What does Theta mean to you?

To me, Theta is so well-rounded and unique. Every individual has their own passions, interests, and goals yet we all can come together, find common ground with one another, and connect; it is truly such a special bond that Theta cultivates.

Do you have any advice for the underclassmen?

Be open to change and trust that everything will work out in the end. Over the past few years, I’ve had to do a lot of adjusting and come to terms with the fact that things might not work out as you had planned. I felt defeated, disappointed in myself, and lost a sense of who I was because it seemed like everything, I had planned for myself was upended. It took me a while to realize that everything really does happen for a reason and now, I am so grateful to be where I am today having had the experiences, I’ve had the past couple of years. It’s okay to be upset but find comfort in the fact that everything will work out the way it’s supposed to. Life’s like chutes and ladders, especially at this age; sometimes you’ll go up, sometimes you’ll move sideways, and sometimes you’ll go down. The length of your journey and the obstacles thrown your way don’t take away from who you are as a person.

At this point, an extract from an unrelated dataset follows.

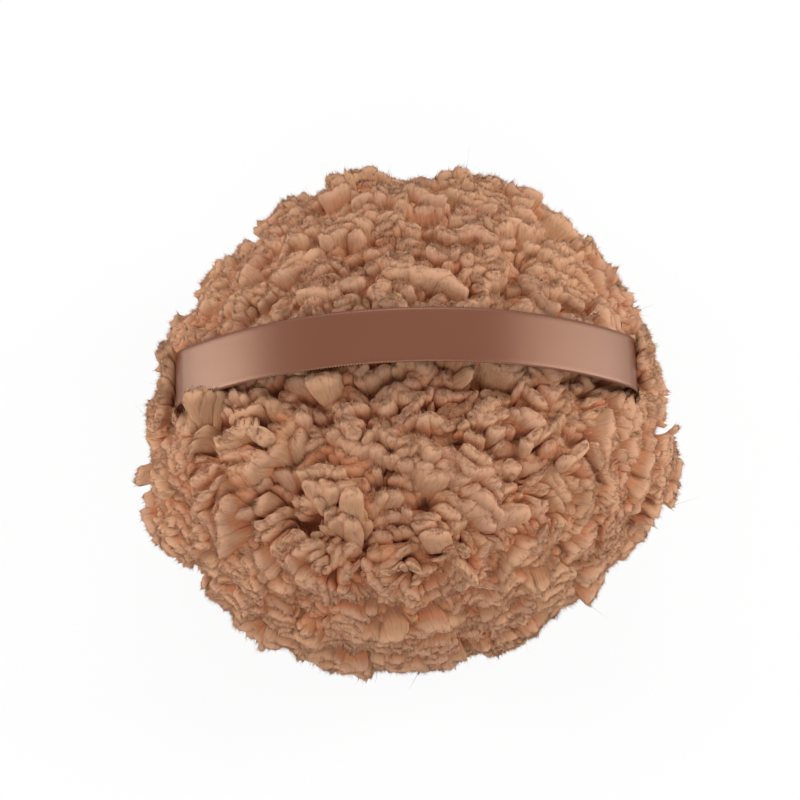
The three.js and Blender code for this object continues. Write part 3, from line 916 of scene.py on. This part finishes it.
# Single fibres that stand off the lobes and soften them, as fibres x rings x 3 corners x 3
def growFibres(dome, locks, shape):
    rng = np.random.default_rng(shape["seed"] + dome["seed"])
    points = locks["points"]
    lobes, rings, sides = points.shape[:3]
    count = math.ceil(lobes * shape["perLobe"])
    tries = count * shape["tries"]
    lobe = rng.integers(0, lobes, tries)
    ring = rng.integers(*shape["fromRings"], tries)
    corner = rng.integers(0, sides, tries)
    place = points[lobe, ring, corner]
    hidden = np.maximum(locks["sunken"][lobe, ring, corner] - shape["hiddenBelow"], 0)
    score = rng.uniform(-shape["scoreShake"], shape["scoreShake"], tries) - shape["hiddenCost"] * hidden
    score -= shape["floorCost"] * (place[:, 2] < shape["floorBand"])
    best = np.argsort(-score)[:count]
    lobe, ring, corner = lobe[best], ring[best], corner[best]
    upward = rng.uniform(0, 1, (count, 1))
    aside = rng.uniform(0, 1, (count, 1))

    def onLobe(step):
        here = points[lobe, ring + step, corner]
        return here + (points[lobe, ring + step, (corner + 1) % sides] - here) * aside

    low, high = onLobe(0), onLobe(1)
    root = low + (high - low) * upward
    outward = unit(root - points[lobe, ring].mean(axis=1))
    calm = (1 - shape["flakeCalm"] * locks["stacked"][lobe])[:, None]
    spread = rng.uniform(*shape["outward"], (count, 1)) * calm
    atCap = ring == rings - 2
    inner, outer = (points[lobe, level].mean(axis=1) for level in shape["endRings"])
    end = unit(outer - inner)
    onward = np.where(atCap[:, None], end, unit(high - low))
    heading = unit(onward + outward * spread + rng.normal(0, shape["stray"], (count, 3)))
    bend = rng.normal(0, shape["bend"], (count, 3))
    shorter = np.clip(locks["thickness"][lobe] / shape["fullAt"], shape["shortest"], 1)
    shorter *= np.where(atCap, shape["capLength"], 1)
    length = (rng.uniform(*shape["length"], count) * shorter)[:, None, None]
    share = np.array(shape["rings"])[None, :, None]
    line = root[:, None] + length * (heading[:, None] * share + bend[:, None] * share ** 2 / 2)
    line -= outward[:, None] * shape["sunk"]
    facing = unit(locks["faces"][lobe, ring, corner] * shape["lobeFacing"]
                  + locks["stands"][lobe, ring, corner] * shape["pileFacing"])
    first = unit(np.cross(facing, heading))
    second = np.cross(heading, first) * shape["flatness"]  # broad side outward, or the flanks look black
    angle = 2 * math.pi * np.arange(3) / 3 + math.pi / 2
    ray = first[:, None] * np.cos(angle)[None, :, None] + second[:, None] * np.sin(angle)[None, :, None]
    radius = rng.uniform(*shape["radius"], (count, 1)) * np.array(shape["taper"])
    fibres = line[:, :, None] + ray[:, None] * radius[..., None, None]
    if len(shape["rings"]) == 2:
        fibres = np.concatenate([fibres[:, 0], line[:, 1:]], axis=1)[:, None]
        share = np.array([0.0, 0.0, 0.0, 1.0])
    if locks["clear"]:
        fibres = makeRoom(fibres, points[lobe, -1, :, 0].mean(axis=1)[:, None, None])
    points = pressOnFloor(fibres)
    whole = points.shape[:3]
    # Painted shade along each fibre: its lobe's shade depth, less toward the tip, and more at the root
    fibreShade = locks["sunken"][lobe, ring, corner][:, None, None] * (1 - shape["tipRise"] * share)
    fibreShade = fibreShade + shape["rootDepth"] * (1 - share)
    tint = np.clip(locks["tone"][lobe] + rng.normal(0, shape["toneSpread"], count), 0, 1)
    comb = rng.uniform(0, shape["combRange"], (count, 3))
    return {
        "points": points,
        "reach": np.broadcast_to(shape["rootReach"] + shape["tipReach"] * share, whole),
        "tint": np.broadcast_to(tint[:, None, None], whole),
        "comb": np.broadcast_to(comb[:, None, None], (*whole, 3)),
        "sunken": np.maximum(sunkenness(dome, dome["skyline"], points), fibreShade),
        "stands": np.broadcast_to(facing[:, None, None], (*whole, 3)),
        "turn": locks["turn"][lobe],
    }


plushLook = {
    # deep and root are painted shade colours for crevices, turned-away sides and fibre roots; lightAbove,
    # darkBelow and deepBelow are the shade depths in millimetres where the painted shade begins, is full and
    # turns deep; tipStaysLight keeps lock tips a little out of it
    "deep": (0.50, 0.115, 0.036),
    "root": (0.63, 0.195, 0.072),
    "tip": (0.565, 0.298, 0.178),
    "pale": (0.60, 0.358, 0.235),
    "yellower": (0.62, 0.350, 0.180),
    "pinker": (0.585, 0.280, 0.180),
    "lightAbove": -0.2,
    "darkBelow": 1.8,
    "deepBelow": 5.0,
    "tipStaysLight": 0.15,
    "paleFrom": 0.80,
    "palest": 0.45,
    "dyeShift": 0.8,
    "patchShift": 0.5,
    "patchScale": (0.25, 0.2, 0.3),
    "strandScale": (3.2, 0.22, 1.0),
    "strandsFadeFrom": 0.78,
    "strandsLeft": 0.1,
    "strandShade": 0.52,
    "roughness": 0.85,
    "specular": 0.0,
    "bump": 1.0,
    "depth": 0.30 * mm,
}
plush = plushFibre("plush_fibre", plushLook)
hair = plushFibre("plush_hair", {**plushLook, "palest": 0.35})

backShaker = np.random.default_rng(backPile["seed"])
faceShaker = np.random.default_rng(facePile["seed"])
backComb = combLocks(backPile, lockShape, backShaker)
backTufts = placeTufts(tufts, tuftShape["length"], backShaker)
backLocks = shapeLobes(together(backComb, backTufts), lockShape, backShaker)
faceLocks = shapeLobes(combLocks(facePile, lockShape, faceShaker), lockShape, faceShaker, clear=False)
faceLocks["points"] = pressOnFloor(faceLocks["points"])
leaningTufts = placeTufts(ribbonTufts, tuftShape["ribbonLength"], backShaker)
tuftLocks = shapeLobes(leaningTufts, lockShape, backShaker, clear=False)

for dome in (backPile, facePile):
    dome["skyline"] = skylineOf(dome, (backLocks["points"], faceLocks["points"]))


def makePile(dome, locks, name, pieces):
    # Painted shade: added depth on sides turned from the light and under the flakes, on top of the depth below
    # the pile round them
    shadeOnTurnedSides = crevices["sideDepth"] * np.maximum(crevices["lightFacing"] - locks["facing"], 0)
    shadeUnderFlakes = crevices["flakeDepth"] * locks["stacked"][:, None, None]
    shadeUnderFlakes = shadeUnderFlakes * np.maximum(crevices["flakeFrom"] - locks["reach"], 0)
    locks["sunken"] = sunkenness(dome, dome["skyline"], locks["points"]) + shadeOnTurnedSides + shadeUnderFlakes
    made = pilePieces(locks, f"{name}_locks", pieces, tubeFaces, lockShape["softness"], plush)
    for kind, shape in (("fuzz", fuzz), ("wisps", wisps)):
        fibres = growFibres(dome, locks, shape)
        count = math.ceil(len(fibres["turn"]) / shape["perPiece"])
        made += pilePieces(fibres, f"{name}_{kind}", count, fibreFaces, shape["softness"], hair)
    return made


backPieces = makePile(backPile, backLocks, "back", 5)
facePieces = makePile(facePile, faceLocks, "face", 4)
tuftPieces = makePile(backPile, tuftLocks, "ribbon_tuft", 1)
backUndercoat = makeUndercoat(backPile, "back_undercoat", plush)
faceUndercoat = makeUndercoat(facePile, "face_undercoat", plush)
for piece in (*backPieces, backUndercoat, *tuftPieces):
    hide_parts("back_pile")
for piece in (*facePieces, faceUndercoat):
    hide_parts("face_pile")
for piece in (*backPieces, backUndercoat, *facePieces, faceUndercoat):
    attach(piece, "puff")


# The ribbon's cloth

def makeRibbon(material):
    line, run = ribbonLine()
    tangent = unit(np.gradient(line, axis=0))
    normal = np.stack([-tangent[:, 1], tangent[:, 0]], -1)
    columns = np.linspace(1, -1, ribbon["columns"])
    edge = np.abs(columns) ** ribbon["selvedgePower"]
    half = (ribbon["thickness"] + (ribbon["selvedge"] - ribbon["thickness"]) * edge) / 2
    half[[0, -1]] /= 2
    across = np.concatenate([columns, columns[::-1]])
    over = np.concatenate([half, -half[::-1]])
    picot = (1 + np.sin(2 * math.pi * run / ribbon["picotPitch"])) / 2
    onEdge = np.abs(across) > ribbon["picotFrom"]
    spread = ribbon["width"] / 2 + ribbon["picotDepth"] * (picot[:, None] - 1) * onEdge
    x = line[:, None, 0] + normal[:, None, 0] * over
    z = line[:, None, 1] + normal[:, None, 1] * over
    y = spread * across
    points = np.stack([x, y, z], -1)
    weave = np.stack([
        np.broadcast_to(run[:, None] / mm, x.shape),
        np.broadcast_to(across * ribbon["width"] / 2 / mm, x.shape),
        np.broadcast_to(np.sign(over), x.shape),
    ], -1)
    piece = meshPiece("satin_ribbon", points.reshape(-1, 3), tubeFaces(1, *x.shape), material,
                      vectors={"weave": weave.reshape(-1, 3)})
    print(f"satin ribbon: {run[-1] / mm:.1f} mm long")
    return piece, run[-1]


satinLook = {
    "base": (0.108, 0.026, 0.012),
    "light": (0.135, 0.037, 0.018),
    "deep": (0.092, 0.021, 0.009),
    "threadScale": (0.5, 6.0, 1.0),
    "threadPitch": 0.52,
    "threadShift": 0.25,
    "cloudScale": (0.08, 0.15, 1.0),
    "cloudShift": 0.35,
    "ribShare": 0.12,
    "roughness": 0.31,
    "specular": 1.0,
    "shineTint": (1.0, 0.66, 0.45),
    "bump": 0.08,
    "depth": 0.12 * mm,
}
satin = satinWeave("satin_weave", satinLook)
satinRibbon, ribbonLength = makeRibbon(satin)
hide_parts("ribbon_loop", "ribbon_end_left", "ribbon_end_right")
for piece in (satinRibbon, *tuftPieces):
    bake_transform(piece)


# The pieces inside keep their own solids

innerLooks = {
    "ground_cloth": {
        "base": (0.200, 0.090, 0.055),
        "deep": (0.130, 0.052, 0.030),
        "light": (0.260, 0.125, 0.080),
        "grainScale": (1500, 1500, 2600),
        "patchScale": 60.0,
        "patchShift": 0.5,
        "roughness": 0.9,
        "bump": 0.6,
        "depth": 0.25 * mm,
    },
    "fibre_filling": {
        "base": (0.80, 0.77, 0.70),
        "deep": (0.62, 0.58, 0.50),
        "light": (0.88, 0.86, 0.81),
        "grainScale": (420, 900, 700),
        "patchScale": 90.0,
        "patchShift": 0.6,
        "roughness": 0.95,
        "bump": 0.8,
        "depth": 0.8 * mm,
    },
    "sewing_thread": {
        "base": (0.220, 0.100, 0.060),
        "deep": (0.120, 0.048, 0.028),
        "light": (0.300, 0.150, 0.095),
        "grainScale": (5200, 3600, 5200),
        "patchScale": 300.0,
        "patchShift": 0.4,
        "roughness": 0.55,
        "bump": 0.7,
        "depth": 0.05 * mm,
    },
}
innerNodes = {
    "ground_cloth": ("back_ground_cloth", "face_ground_cloth"),
    "fibre_filling": ("fibre_filling",),
    "sewing_thread": ("needle_thread", "bobbin_thread", "closing_thread",
                      "ribbon_tack_left", "ribbon_tack_right"),
}
for kind, names in innerNodes.items():
    cloth = innerFibre(kind, innerLooks[kind])
    for name in names:
        solid = frame["nodes"][name].data
        solid.materials.clear()
        solid.materials.append(cloth)
print("inner cloth, filling and threads: done")


# Floor, light and camera

stage = {
    "floorSize": 3.0,
    "floorColour": (0.86, 0.86, 0.86),
    "floorGlow": 0.9,
    "floorDrop": 0.05 * mm,
    "skyStrength": 0.50,
}


def whiteToTheEye(paint):
    seen = paint.node("ShaderNodeLightPath", {}, {}, out="Is Camera Ray")
    mirrored = paint.node("ShaderNodeLightPath", {}, {}, out="Is Glossy Ray")
    return paint.node("ShaderNodeMath", {"operation": "MAXIMUM"}, {0: seen, 1: mirrored})


def makeFloor():
    half = stage["floorSize"] / 2
    corners = np.array([[-half, -half, 0], [half, -half, 0], [half, half, 0], [-half, half, 0]])
    corners[:, 2] = -stage["floorDrop"]
    paint = Paint(bpy.data.materials.new("pale_floor"))
    matt = paint.node("ShaderNodeBsdfDiffuse", {}, {"Color": (*stage["floorColour"], 1)})
    glow = paint.node("ShaderNodeEmission", {}, {"Color": (1, 1, 1, 1), "Strength": 1.0})
    share = whiteToTheEye(paint) * stage["floorGlow"]
    shader = paint.node("ShaderNodeMixShader", {}, {0: share, 1: matt, 2: glow})
    meshPiece("floor", corners, np.array([[0, 1, 2, 3]]), paint.finish(shader))


def makeSky():
    paint = Paint(bpy.data.worlds.new("studio"))
    strength = whiteToTheEye(paint) * (1 - stage["skyStrength"]) + stage["skyStrength"]
    sky = paint.node("ShaderNodeBackground", {}, {"Color": (1, 1, 1, 1), "Strength": strength})
    bpy.context.scene.world = paint.finish(sky, "ShaderNodeOutputWorld")


lamps = {
    "left_softbox": {"place": (-0.75, 0.12, 0.28), "size": (0.36, 0.46), "power": 3.6},
    "right_softbox": {"place": (0.74, 0.12, 0.38), "size": (0.36, 0.70), "power": 4.7},
    "back_softbox": {"place": (0.0, 0.75, 0.60), "size": (0.60, 0.60), "power": 2.3},
    "front_softbox": {"place": (0.0, -0.72, 0.75), "size": (0.70, 0.50), "power": 3.5},
}


def makeLamps():
    for name, lamp in lamps.items():
        light = bpy.data.lights.new(name, "AREA")
        light.shape = "RECTANGLE"
        light.size, light.size_y = lamp["size"]
        light.energy = lamp["power"]
        holder = bpy.data.objects.new(name, light)
        bpy.context.scene.collection.objects.link(holder)
        holder.location = lamp["place"]
        aim = Vector((0, 0, seamHeight)) - holder.location
        holder.rotation_euler = aim.to_track_quat("-Z", "Y").to_euler()


camera = {
    "elevation": math.radians(69.5),
    "azimuth": math.radians(-2.0),
    "distance": 0.600,
    "lens": 125.0,
    "sensor": 36.0,
    "clipStart": 0.01,
    "right": -1.3 * mm,
    "up": 3.4 * mm,
}


def makeCamera():
    view = bpy.data.cameras.new("camera")
    view.lens = camera["lens"]
    view.sensor_width = camera["sensor"]
    view.clip_start = camera["clipStart"]
    holder = bpy.data.objects.new("camera", view)
    bpy.context.scene.collection.objects.link(holder)
    flat = math.cos(camera["elevation"])
    toward = Vector((math.sin(camera["azimuth"]) * flat, -math.cos(camera["azimuth"]) * flat,
                     math.sin(camera["elevation"])))
    right = Vector((0, 0, 1)).cross(toward).normalized()
    up = toward.cross(right)
    aim = Vector((0, 0, seamHeight)) + right * camera["right"] + up * camera["up"]
    holder.location = aim + toward * camera["distance"]
    holder.rotation_euler = toward.to_track_quat("Z", "Y").to_euler()
    bpy.context.scene.camera = holder


makeFloor()
makeSky()
makeLamps()
makeCamera()
bpy.context.scene.view_settings.view_transform = "Standard"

Do you have a specific favorite Theta memory?

Living in house has to be my favorite Theta memory as a whole! I lived in a four-person room both semesters and had some of the best times of my college years there. Living in house is also what brought me to the best friends I have today and helped me find my home at Mizzou. From getting ready on game days, all-nighters spent studying and goofing around, and the time we didn’t know there was a wasp nest right outside our window and accidentally let a whole swarm in our room. Living in house was no doubt memorable but in the best way possible!